THE EXERCISE:
Copy out the data below verbatim.

SUPPLIED INFORMATION:
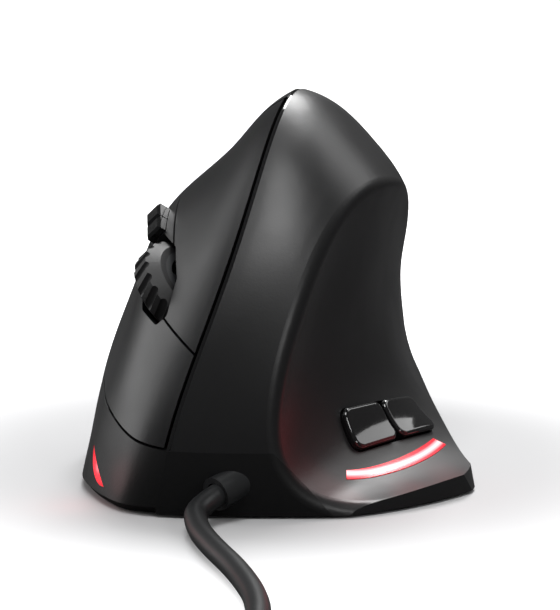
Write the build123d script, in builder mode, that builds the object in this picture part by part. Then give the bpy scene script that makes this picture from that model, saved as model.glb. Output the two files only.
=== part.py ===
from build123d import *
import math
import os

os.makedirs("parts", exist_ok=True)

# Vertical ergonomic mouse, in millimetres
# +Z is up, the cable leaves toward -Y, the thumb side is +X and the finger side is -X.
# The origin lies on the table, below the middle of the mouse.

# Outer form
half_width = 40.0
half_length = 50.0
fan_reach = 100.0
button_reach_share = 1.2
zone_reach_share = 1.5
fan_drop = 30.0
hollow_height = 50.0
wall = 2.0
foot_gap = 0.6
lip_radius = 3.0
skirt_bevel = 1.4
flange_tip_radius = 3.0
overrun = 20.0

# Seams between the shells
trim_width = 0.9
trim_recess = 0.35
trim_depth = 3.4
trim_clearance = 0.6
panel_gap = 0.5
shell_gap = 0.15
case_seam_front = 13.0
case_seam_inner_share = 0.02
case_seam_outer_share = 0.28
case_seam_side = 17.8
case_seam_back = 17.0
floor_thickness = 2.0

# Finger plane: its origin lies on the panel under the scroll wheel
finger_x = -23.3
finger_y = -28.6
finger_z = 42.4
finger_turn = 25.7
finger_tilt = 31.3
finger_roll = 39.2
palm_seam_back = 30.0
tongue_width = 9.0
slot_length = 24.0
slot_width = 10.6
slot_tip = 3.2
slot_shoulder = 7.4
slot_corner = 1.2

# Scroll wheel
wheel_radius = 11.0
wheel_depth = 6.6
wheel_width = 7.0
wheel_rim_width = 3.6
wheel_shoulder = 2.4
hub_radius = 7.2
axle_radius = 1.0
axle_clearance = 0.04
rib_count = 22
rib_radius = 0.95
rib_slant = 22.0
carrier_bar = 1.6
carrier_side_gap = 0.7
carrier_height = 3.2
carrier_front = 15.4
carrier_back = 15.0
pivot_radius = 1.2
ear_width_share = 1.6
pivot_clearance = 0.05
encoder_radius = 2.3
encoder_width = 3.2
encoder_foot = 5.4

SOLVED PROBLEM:
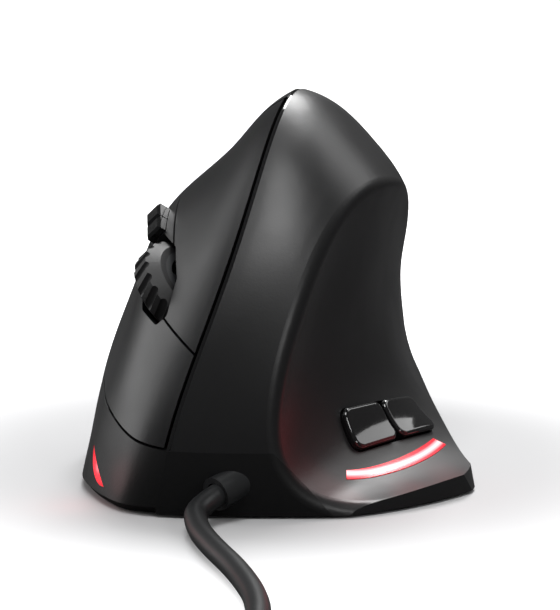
Write the build123d script, in builder mode, that builds the object in this picture part by part. Then give the bpy scene script that makes this picture from that model, saved as model.glb. Output the two files only.
=== part.py ===
from build123d import *
import math
import os

os.makedirs("parts", exist_ok=True)

# Vertical ergonomic mouse, in millimetres
# +Z is up, the cable leaves toward -Y, the thumb side is +X and the finger side is -X.
# The origin lies on the table, below the middle of the mouse.

# Outer form
half_width = 40.0
half_length = 50.0
fan_reach = 100.0
button_reach_share = 1.2
zone_reach_share = 1.5
fan_drop = 30.0
hollow_height = 50.0
wall = 2.0
foot_gap = 0.6
lip_radius = 3.0
skirt_bevel = 1.4
flange_tip_radius = 3.0
overrun = 20.0

# Seams between the shells
trim_width = 0.9
trim_recess = 0.35
trim_depth = 3.4
trim_clearance = 0.6
panel_gap = 0.5
shell_gap = 0.15
case_seam_front = 13.0
case_seam_inner_share = 0.02
case_seam_outer_share = 0.28
case_seam_side = 17.8
case_seam_back = 17.0
floor_thickness = 2.0

# Finger plane: its origin lies on the panel under the scroll wheel
finger_x = -23.3
finger_y = -28.6
finger_z = 42.4
finger_turn = 25.7
finger_tilt = 31.3
finger_roll = 39.2
palm_seam_back = 30.0
tongue_width = 9.0
slot_length = 24.0
slot_width = 10.6
slot_tip = 3.2
slot_shoulder = 7.4
slot_corner = 1.2

# Scroll wheel
wheel_radius = 11.0
wheel_depth = 6.6
wheel_width = 7.0
wheel_rim_width = 3.6
wheel_shoulder = 2.4
hub_radius = 7.2
axle_radius = 1.0
axle_clearance = 0.04
rib_count = 22
rib_radius = 0.95
rib_slant = 22.0
carrier_bar = 1.6
carrier_side_gap = 0.7
carrier_height = 3.2
carrier_front = 15.4
carrier_back = 15.0
pivot_radius = 1.2
ear_width_share = 1.6
pivot_clearance = 0.05
encoder_radius = 2.3
encoder_width = 3.2
encoder_foot = 5.4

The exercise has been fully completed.